Barbera felt the need to complete her work by activating a healing process. In workshops people are encouraged to comment or tell their stories in postcards or via email and send them to Barbera, who artistically intervenes with some of them. The postcards become part of the exhibitions inviting people to connect with each other. They are displayed around altars made of sculptures with a lighted candle, to confuse the visitor at first glance, but then provoking a reaction to the profanity of its composition – the virgins have the form of vulvas although “many people don’t want to acknowledge it,” says Barbera.
The relationship between religion and domestic violence is the elephant in the room and neither public institutions nor policymakers and practitioners want to touch it to finally instigate a discussion about this difficult topic.
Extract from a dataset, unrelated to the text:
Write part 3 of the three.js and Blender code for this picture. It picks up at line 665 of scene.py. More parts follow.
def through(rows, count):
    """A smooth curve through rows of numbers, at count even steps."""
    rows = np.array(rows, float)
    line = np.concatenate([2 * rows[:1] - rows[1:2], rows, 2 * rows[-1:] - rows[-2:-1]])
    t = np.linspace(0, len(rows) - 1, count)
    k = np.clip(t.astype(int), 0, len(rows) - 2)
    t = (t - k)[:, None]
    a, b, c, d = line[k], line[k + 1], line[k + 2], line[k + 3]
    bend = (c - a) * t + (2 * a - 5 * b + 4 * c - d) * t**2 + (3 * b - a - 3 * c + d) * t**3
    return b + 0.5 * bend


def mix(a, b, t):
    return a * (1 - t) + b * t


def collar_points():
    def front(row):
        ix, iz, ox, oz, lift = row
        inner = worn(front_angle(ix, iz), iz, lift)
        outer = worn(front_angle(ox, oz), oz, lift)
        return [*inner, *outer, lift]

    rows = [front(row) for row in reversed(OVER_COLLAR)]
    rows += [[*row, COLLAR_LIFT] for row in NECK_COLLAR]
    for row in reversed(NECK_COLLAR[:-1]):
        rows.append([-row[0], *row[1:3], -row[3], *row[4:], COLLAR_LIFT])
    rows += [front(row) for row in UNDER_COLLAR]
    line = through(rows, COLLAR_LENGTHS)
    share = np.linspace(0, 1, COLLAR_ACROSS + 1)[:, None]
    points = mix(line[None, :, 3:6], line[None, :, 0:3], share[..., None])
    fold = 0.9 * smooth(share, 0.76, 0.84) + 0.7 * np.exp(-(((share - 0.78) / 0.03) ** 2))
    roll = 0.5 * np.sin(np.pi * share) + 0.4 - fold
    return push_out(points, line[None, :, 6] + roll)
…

The remarkable work of Barbera embraces it impressively in an artistic and performant way but it hasn’t always been easy for her to navigate cynicism. “Until now I haven’t received any support from a government sponsored cultural institution in Chile to display my work,” she says. She grew up in a Catholic family, and the contradictory and ranges between innocence and original sin in religion are specially present in Chile, but also in America as a whole.
The images of the Virgins correspond to real holy characters that Barbera photographed during her visits to churches in Quito, Ecuador, highlighting the syncretism between the Catholic religion and the pre-Hispanic indigenous culture which evolved into the artistic movement of “Escuela quiteña” (translated “The Quito School”). Barbera tells me about the particular significance of the Virgin in America due to the Spanish colonization. “The figure of Jesus didn’t work as well as the image of the Virgin. The Spaniards took advantage of her divinity and pure dignity to colonize the natives who associated her with mother nature, the sea, the stars, what they called deities, because according to their beliefs, a God who produces spiritual children can only be a mother from heaven.”
Another aspect that I greatly appreciate in Barbera’s work is the symbolism of embroidery and sewing, whose teaching has always been transmitted in a matrilineal way and, according to Spanish writer Irene Vallejo, has played a crucial role in storytelling and the transmission of knowledge. While sewing, a task exclusively feminine in the past, women told their stories and so much so that there are still traces of it in the language: the thread of a story or the distaff side (the maternal branch of the family).
In her recollection of stories, Barbera was specially touched by a woman who believed that everything that happened to her was her fault and not her husband’s who abused and mistreated her. Her religious community demanded that she return to that marriage, because otherwise she would be left alone, without support networks, without family or friends, so deep down that she had no escape.
In fragile conservative settings or with high religiosity, communities often fail to adequately respond to the needs of female victims of domestic violence. For the artist, Virgins create this double image, of the holy woman and the whore, or the good woman and the libertine. She believes it is up to women to choose which one they want to be, but always exercise their freedom of choice about sexuality, abortion, including ending domestic violence at the hands of their partners.